Similarly, I would expect referencing a torrent file from a video tag to result the download manager being opened and having that torrent added to it's active downloads. I would expect the embedded torrent client to have user prefs for seeding/sharing/ratio/lifespan, like any other torrent download software. I would expect the embedded client to be patched with the ability to attempt to download chunks somewhat in order (ie, try to download the beginning of the video first).
If there is a 10MB video on a page, regardless of whether you watch the whole thing or just the first 10%/1MB before navigating away from the page, I would expect the torrent client to seed the content you did download until you reach the regularly configured share ratio. And, again, I would not expect any remaining content to be downloaded after you navigate away from the page, unless you resume the downloaded manually within the manager, perhaps so you can save the content upon completion for later viewing.
Video content is becoming increasingly popular on the web, and users today are confined to big providers like YouTube who can afford the servers and bandwidth required to support distributing such content.
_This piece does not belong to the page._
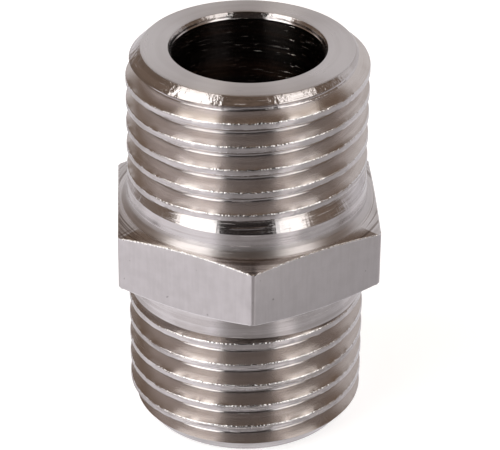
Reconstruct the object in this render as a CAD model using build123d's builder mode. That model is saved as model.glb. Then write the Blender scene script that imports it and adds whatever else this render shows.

This restricts the ability of small individuals to create and distribute large multimedia content. While embedded torrent support might not be as seamless/ideal as other mechanisms, it does give *everyone* the freedom to become their own YouTube, and I hear that's what Firefox and the Open Web are all about.
Perhaps we can jump-start this bug back into actionable-land if we narrow the scope... what would it take to have basic, functional BitTorrent support for downloads? Not HTML embedded content, just downloads. I think the idea of supporting HTML5 video downloads is interesting, and worth pursuing, but if we set our sights on that we might never get off the ground at all (as evidenced by this bug being 9 years old, with basically zero progress).
We would like to use this for Firefox's built-in updater over in bug 596839. It has the potential to save Mozilla a *lot* of money. My gut reaction is that this is a feature which could pay for itself, fast.
So... what kind of time investment are we talking about here?